## SUPPLIED INFORMATION
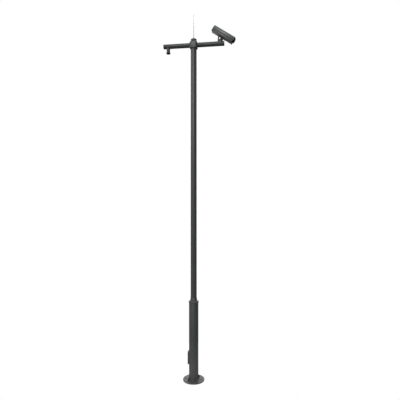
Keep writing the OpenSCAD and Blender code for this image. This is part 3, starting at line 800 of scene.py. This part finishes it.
def build_bracket():
    # Foot: a flange on the arm and a narrower body, round the sleeve that the cables pass through
    base, rim, top_z = ARM_Z + 0.010, ARM_Z + 0.047, high("bracket_foot", Z)
    foot_r, body_r, bore = high("bracket_foot", Y), 0.042, 0.0171
    sleeve_low, sleeve_high = low("bracket_foot", Z), ARM_Z + 0.042
    saddle_reach = 0.06
    outline = softened([
        (bore, base, 0), (foot_r, base, 0), (foot_r, rim, 0.0022), (body_r, rim, 0.0004),
        (body_r, top_z, 0.0010), (bore, top_z, 0),
    ], 5)
    shift = Matrix.Translation((PIVOT.x, 0, 0))
    foot = object_from(placed(lathe(outline, 128), shift), "bracket_foot_piece")
    cut(foot, cylinder_cutter(ARM_R, PIVOT.x - saddle_reach, PIVOT.x + saddle_reach, along_x(1), 144))
    piece(foot, "bracket_foot")
    sleeve = lathe(tube_profile(SLEEVE_R, bore, sleeve_low, sleeve_high), 96)
    piece(object_from(placed(sleeve, shift), "bracket_sleeve_piece"), "bracket_foot", replaces=False)
    softened_copy("bracket_screws", 0.0003, 2)
    softened_copy("swivel_yoke", 0.0014, 3)
    softened_copy("pan_lock_nut", 0.0008, 3)
    softened_copy("tilt_bolt", 0.0006, 3)
    softened_copy("tilt_nut", 0.0006, 3)
    softened_copy("tilt_cradle", 0.0011, 3)
    softened_copy("cradle_screws", 0.0005, 3)


def build_camera():
    softened_copy("housing_body", 0.0008, 2)
    softened_copy("front_bezel", 0.0016, 3)
    softened_copy("window_gasket", 0.0004, 2)
    softened_copy("window_glass", 0.0005, 2)
    softened_copy("rear_cover", 0.0016, 3)
    softened_copy("rear_cover_screws", 0.0006, 2)
    softened_copy("housing_glands", 0.0009, 2)
    softened_copy("camera_sled", 0.0004, 2)
    softened_copy("camera_module", 0.0016, 3)
    softened_copy("lens_barrel", 0.0008, 2)
    softened_copy("sunshield", 0.0008, 2)
    softened_copy("shield_spacers", 0.0005, 2)
    softened_copy("shield_screws", 0.0008, 3)

    # Lens: a domed front glass, and two ribbed grip rings on the barrel
    glass_r, dome_r, dome_back = 0.0205, 0.0367, 0.030
    dome = [(0, 0), (glass_r, 0)] + arc(0, -dome_back, dome_r, 55.5, 90, 14)[:-1]
    dome += [(0, dome_r - dome_back)]
    glass = object_from(placed(lathe(dome, 96), facing_forward(0.149)), "lens_front_glass")
    piece(glass, "lens_barrel", replaces=False, material=LENS_GLASS, angle=60)
    points_round = 240
    rib_r, groove_r, ring_w = 0.0218, 0.0210, 0.012
    outline = []
    for i in range(points_round):
        a = 2 * math.pi * i / points_round
        r = rib_r if (i // 2) % 2 else groove_r
        outline.append((r * math.cos(a), r * math.sin(a)))
    for k, start in enumerate((0.104, 0.124)):
        ring = object_from(placed(prism(outline, 0, ring_w), facing_forward(start)), f"lens_grip_{k}")
        piece(ring, "lens_barrel", replaces=False)

    # Four recessed cap screws that hold the bezel, each with a round drive recess
    across, up = 0.0605, 0.037
    head_r, sunk, face, drive = 0.0036, -0.004, -0.0002, -0.0016
    head = [(0, sunk), (head_r, sunk), (head_r, face - 0.0004), (head_r - 0.0004, face)]
    head += [(0.0019, face), (0.0018, drive), (0, drive)]
    for side, y in (("l", -across), ("r", across)):
        for level, z in (("d", BODY_MID - up), ("u", BODY_MID + up)):
            at = facing_forward(BODY_FRONT + BEZEL_T, y, z)
            screw = object_from(placed(lathe(head, 40), at), f"bezel_screw_{side}_{level}")
            piece(screw, "front_bezel", replaces=False, slot="stainless")


build_base()
build_column()
build_door()
build_equipment()
build_head()
build_arms()
build_nipple()
build_bracket()
build_camera()

# ---------------------------------------------------------------- floor, light and camera

# The camera stands level, at this height, this far from the pole and turned about it
EYE_HEIGHT = 3.224
EYE_DISTANCE = 6.907
EYE_AZIMUTH = math.radians(8.5)
EYE_SIDE_STEP = 0.113
LENS = 34.65

# A small round floor, lifted to white for the eye by its own glow
FLOOR_R = 1.8
FLOOR_T = 0.02
FLOOR_LIFT = 0.62

# How bright the room is for the object: everywhere, high on the back wall, and at the left
ROOM_LIGHT = 0.12
BACK_WALL = 1.6
LEFT_WALL = 0.05


def add_camera():
    data = bpy.data.cameras.new("camera")
    data.lens = LENS
    data.sensor_width = 36.0
    data.clip_end = 100.0
    eye = link(bpy.data.objects.new("camera", data))
    away = Vector((math.sin(EYE_AZIMUTH), -math.cos(EYE_AZIMUTH), 0))
    right = Vector((math.cos(EYE_AZIMUTH), math.sin(EYE_AZIMUTH), 0))
    eye.location = away * EYE_DISTANCE + right * EYE_SIDE_STEP + Vector((0, 0, EYE_HEIGHT))
    eye.rotation_euler = (math.radians(90), 0, EYE_AZIMUTH)
    bpy.context.scene.camera = eye


def add_floor():
    outline = [(0, 0), (FLOOR_R, 0), (FLOOR_R, -FLOOR_T), (0, -FLOOR_T)]
    disc = object_from(lathe(outline, 160), "floor")
    mat, nodes, links, shader, place = node_graph("pale_floor")
    cloud = noise(nodes, links, place, 1.2, 4.0)
    links.new(ramp(nodes, links, cloud, [(0.3, 0.52), (0.7, 0.56)]), shader.inputs["Base Color"])
    shader.inputs["Roughness"].default_value = 0.9
    shader.inputs["Specular IOR Level"].default_value = 0.1
    # Lifted to the wall's white for the eye alone, so that it adds no light to the object
    shader.inputs["Emission Color"].default_value = (1.0, 1.0, 1.0, 1.0)
    path = nodes.new("ShaderNodeLightPath")
    lift = nodes.new("ShaderNodeMath")
    lift.operation = "MULTIPLY"
    lift.inputs[1].default_value = FLOOR_LIFT
    links.new(path.outputs["Is Camera Ray"], lift.inputs[0])
    links.new(lift.outputs["Value"], shader.inputs["Emission Strength"])
    disc.data.materials.append(mat)


LAMP_DISTANCE = 12.0


def add_sun(name, towards, spread, power):
    """A far, soft lamp: its light comes from the given direction at every height of the pole."""
    data = bpy.data.lights.new(name, "SUN")
    data.angle = math.radians(spread)
    data.energy = power
    lamp = link(bpy.data.objects.new(name, data))
    lamp.location = Vector(towards).normalized() * LAMP_DISTANCE
    lamp.rotation_euler = Vector(towards).to_track_quat("Z", "Y").to_euler()


def add_world():
    """A white studio wall to the eye; for the object's light, a room lit high on its back and left."""
    world = bpy.data.worlds.new("studio")
    bpy.context.scene.world = world
    world.use_nodes = True
    nodes, links = world.node_tree.nodes, world.node_tree.links
    room = nodes["Background"]
    room.inputs["Color"].default_value = (1.0, 1.0, 1.0, 1.0)
    place = nodes.new("ShaderNodeTexCoord")
    split = nodes.new("ShaderNodeSeparateXYZ")
    links.new(place.outputs["Generated"], split.inputs["Vector"])

    def along(axis, near, far, most):
        """Rises from 0 to most as the direction turns along an axis."""
        rise = nodes.new("ShaderNodeMapRange")
        for socket, value in (("From Min", near), ("From Max", far), ("To Min", 0.0), ("To Max", most)):
            rise.inputs[socket].default_value = value
        links.new(split.outputs[axis], rise.inputs["Value"])
        return rise.outputs["Result"]

    def combined(operation, first, second):
        joined = nodes.new("ShaderNodeMath")
        joined.operation = operation
        for socket, value in zip(joined.inputs, (first, second)):
            if isinstance(value, float):
                socket.default_value = value
            else:
                links.new(value, socket)
        return joined.outputs["Value"]

    back = combined("MULTIPLY", along("Y", 0.35, 0.85, BACK_WALL), along("Z", -0.15, 0.25, 1.0))
    left = along("X", 0.1, -0.9, LEFT_WALL)
    strength = combined("ADD", combined("ADD", back, left), ROOM_LIGHT)
    links.new(strength, room.inputs["Strength"])
    wall = nodes.new("ShaderNodeBackground")
    wall.inputs["Color"].default_value = (1.0, 1.0, 1.0, 1.0)
    path = nodes.new("ShaderNodeLightPath")
    blend = nodes.new("ShaderNodeMixShader")
    links.new(path.outputs["Is Camera Ray"], blend.inputs[0])
    links.new(room.outputs[0], blend.inputs[1])
    links.new(wall.outputs[0], blend.inputs[2])
    links.new(blend.outputs[0], nodes["World Output"].inputs["Surface"])
    bpy.context.scene.view_settings.view_transform = "Standard"


add_camera()
add_floor()
add_world()
add_sun("key", (-0.90, -0.45, 0.55), 30.0, 0.75)
add_sun("front", (-0.10, -1.0, 0.45), 24.0, 1.35)
add_sun("top", (0.05, -0.15, 1.0), 50.0, 0.6)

## WHAT TO DO
Select from the material above each line in which the string "scene" appears, and list those lines.

## REPLY TO THE TASK
Keep writing the OpenSCAD and Blender code for this image. This is part 3, starting at line 800 of scene.py. This part finishes it.
    bpy.context.scene.camera = eye
    bpy.context.scene.world = world
    bpy.context.scene.view_settings.view_transform = "Standard"